The Israeli cabinet today approved grants for developers converting offices to hotels in Tel Aviv amounting to 10% of their investment. Up until now, the Ministry of Tourism has barred grants for hotels in Tel Aviv and Herzliya because they were not defined as priority areas. Prime Minister Benjamin Netanyahu said in today's vote that grants for converting residential buildings to hotels in Tel Aviv should also be considered, even at the cost of reducing the supply of housing. He said that the aim was to attract as many people as possible to Tel Aviv, where businesspeople currently account for half of the hotel overnights in the city.
The Ministry of Tourism's budget for grants in the current year is NIS 250 million. In 2017, the ministry's grants totaled NIS 181 million for construction of 2,570 hotel rooms in 35 projects to be developed in the coming years. The largest grant was NIS 35 million for preserving and building a low-price hotel in Jerusalem with 248 rooms.
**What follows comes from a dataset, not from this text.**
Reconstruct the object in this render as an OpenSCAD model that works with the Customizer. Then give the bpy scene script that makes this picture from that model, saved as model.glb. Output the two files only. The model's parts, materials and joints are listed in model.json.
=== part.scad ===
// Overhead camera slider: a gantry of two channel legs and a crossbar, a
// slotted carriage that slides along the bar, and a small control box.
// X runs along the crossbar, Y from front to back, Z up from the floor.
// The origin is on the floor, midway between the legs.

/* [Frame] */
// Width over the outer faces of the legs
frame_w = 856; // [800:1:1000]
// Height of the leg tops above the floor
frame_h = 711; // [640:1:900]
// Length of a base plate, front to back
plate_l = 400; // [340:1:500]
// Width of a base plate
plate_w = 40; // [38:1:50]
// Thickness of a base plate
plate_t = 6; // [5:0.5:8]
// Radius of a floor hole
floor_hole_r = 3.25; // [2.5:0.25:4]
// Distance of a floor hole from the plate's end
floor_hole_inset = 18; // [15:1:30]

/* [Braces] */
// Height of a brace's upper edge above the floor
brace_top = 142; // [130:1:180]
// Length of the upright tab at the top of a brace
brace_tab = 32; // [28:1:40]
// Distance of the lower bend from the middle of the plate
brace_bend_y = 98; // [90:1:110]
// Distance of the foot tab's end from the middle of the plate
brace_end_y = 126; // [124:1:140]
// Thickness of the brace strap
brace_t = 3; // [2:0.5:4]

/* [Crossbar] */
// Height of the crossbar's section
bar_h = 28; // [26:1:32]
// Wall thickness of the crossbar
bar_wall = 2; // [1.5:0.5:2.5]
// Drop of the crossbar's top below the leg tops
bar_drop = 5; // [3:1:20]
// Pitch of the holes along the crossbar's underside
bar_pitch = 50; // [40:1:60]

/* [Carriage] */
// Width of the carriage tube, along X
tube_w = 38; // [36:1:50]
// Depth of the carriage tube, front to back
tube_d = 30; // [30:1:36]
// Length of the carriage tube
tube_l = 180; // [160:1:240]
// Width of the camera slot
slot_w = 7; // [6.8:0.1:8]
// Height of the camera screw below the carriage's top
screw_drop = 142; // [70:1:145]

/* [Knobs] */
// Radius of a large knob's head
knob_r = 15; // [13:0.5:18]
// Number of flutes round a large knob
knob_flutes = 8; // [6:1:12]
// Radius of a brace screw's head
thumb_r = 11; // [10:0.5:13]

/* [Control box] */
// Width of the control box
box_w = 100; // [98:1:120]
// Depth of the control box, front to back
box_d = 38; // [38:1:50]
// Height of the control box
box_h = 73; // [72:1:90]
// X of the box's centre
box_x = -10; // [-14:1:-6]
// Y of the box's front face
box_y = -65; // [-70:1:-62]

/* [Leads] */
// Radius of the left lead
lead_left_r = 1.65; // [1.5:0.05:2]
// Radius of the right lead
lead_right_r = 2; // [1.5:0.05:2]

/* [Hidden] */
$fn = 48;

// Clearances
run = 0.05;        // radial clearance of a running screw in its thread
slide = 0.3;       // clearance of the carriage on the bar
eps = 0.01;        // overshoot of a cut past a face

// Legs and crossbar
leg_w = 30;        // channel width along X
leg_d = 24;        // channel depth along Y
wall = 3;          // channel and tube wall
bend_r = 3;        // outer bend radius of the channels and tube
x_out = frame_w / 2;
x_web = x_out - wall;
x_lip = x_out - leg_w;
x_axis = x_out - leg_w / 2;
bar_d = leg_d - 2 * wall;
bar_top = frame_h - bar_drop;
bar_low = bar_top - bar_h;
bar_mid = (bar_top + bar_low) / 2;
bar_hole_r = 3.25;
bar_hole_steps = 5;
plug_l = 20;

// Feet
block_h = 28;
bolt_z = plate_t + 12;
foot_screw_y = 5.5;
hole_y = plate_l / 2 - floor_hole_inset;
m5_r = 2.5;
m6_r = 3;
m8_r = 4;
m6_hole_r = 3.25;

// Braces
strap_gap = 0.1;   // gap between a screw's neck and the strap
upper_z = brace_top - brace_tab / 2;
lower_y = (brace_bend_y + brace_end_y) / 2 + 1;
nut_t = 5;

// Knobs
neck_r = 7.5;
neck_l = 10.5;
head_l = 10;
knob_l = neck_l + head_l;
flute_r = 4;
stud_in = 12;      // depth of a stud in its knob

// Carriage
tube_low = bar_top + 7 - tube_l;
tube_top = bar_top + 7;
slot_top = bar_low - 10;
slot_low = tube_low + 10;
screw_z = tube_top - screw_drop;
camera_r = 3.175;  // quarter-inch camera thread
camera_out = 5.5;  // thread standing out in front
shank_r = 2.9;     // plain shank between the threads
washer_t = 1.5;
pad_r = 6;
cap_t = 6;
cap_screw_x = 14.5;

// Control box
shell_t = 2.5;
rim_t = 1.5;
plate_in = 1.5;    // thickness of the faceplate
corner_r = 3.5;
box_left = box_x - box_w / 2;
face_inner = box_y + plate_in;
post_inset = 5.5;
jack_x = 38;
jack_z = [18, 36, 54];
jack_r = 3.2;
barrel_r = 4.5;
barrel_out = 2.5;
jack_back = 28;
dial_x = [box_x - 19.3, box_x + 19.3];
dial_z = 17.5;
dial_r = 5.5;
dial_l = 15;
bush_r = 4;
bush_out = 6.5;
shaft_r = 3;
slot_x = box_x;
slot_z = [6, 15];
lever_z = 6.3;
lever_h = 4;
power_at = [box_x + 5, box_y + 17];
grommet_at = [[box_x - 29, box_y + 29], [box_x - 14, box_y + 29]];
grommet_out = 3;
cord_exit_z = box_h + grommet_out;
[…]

Grants were approved for five projects in Jerusalem with a total of 482 rooms.
Other hotels planned include a 356-room hotel in Netanya, a 240-room vacation hotel in Rishon Lezion, and a hotel in Bat Yam with 275 luxury suites. Grants to developers are determined according to the Ministry of Tourism's criteria and the map of areas with priority. These areas have not hitherto included Tel Aviv and Herzliya, and now that Tel Aviv is being added, Herzliya will remain the only excluded area.
Commenting on the change in policy, Minister of Tourism Yariv Levin said, "The tremendous momentum in incoming tourism to Israel and the growing demand for vacations in Israel require creative solutions on short timetables for increasing the supply of overnight infrastructure. Encouraging the conversion of buildings in Tel Aviv to hotels, which I am urging, comes on top of a series of other measures taken by the Ministry of Tourism over the past two years aimed at making it easier for developers to increase the number of overnight rooms in Israel in order to lower prices."
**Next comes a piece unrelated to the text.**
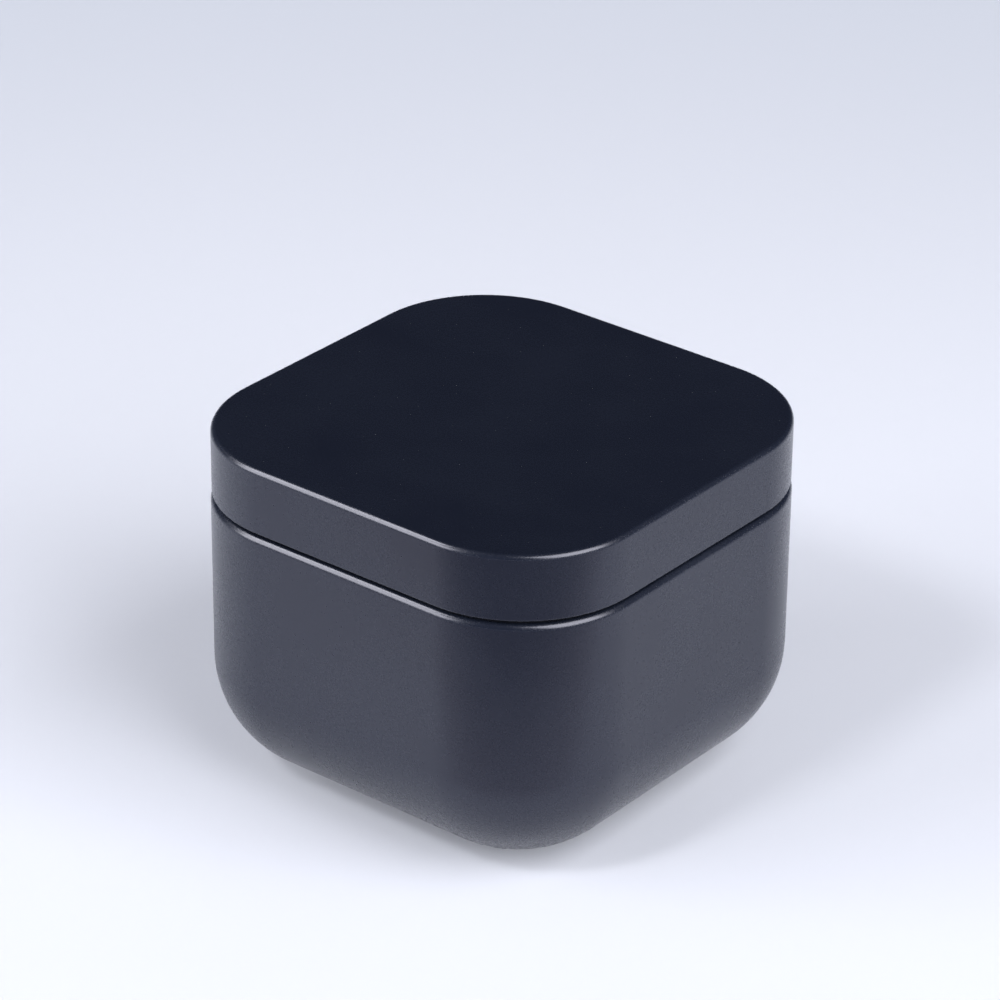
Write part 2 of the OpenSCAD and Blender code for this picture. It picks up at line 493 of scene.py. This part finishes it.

Today's decision is part of the process led by the Ministry of Tourism with the aim of making concessions for developers and encouraging construction of new hotels. The reason why grants are being given in Tel Aviv for conversion of buildings is above all the shortage of land, and secondly the fact that converting a building to a hotel takes 12-18 months less than building a new hotel, and is also cheaper. Furthermore, the Ministry of Tourism currently prefers construction of medium-rated new hotels, and investing in the conversion of existing buildings usually produces this level of hotels. In view of that fact that investment costs for hotels built from scratch are usually mostly independent of the hotel's rating, developers will prefer opening luxury hotels. The Ministry of Tourism expects construction to reach 1,000 rooms in the coming years. Those undertaking such projects will be entitled to a grant from now on.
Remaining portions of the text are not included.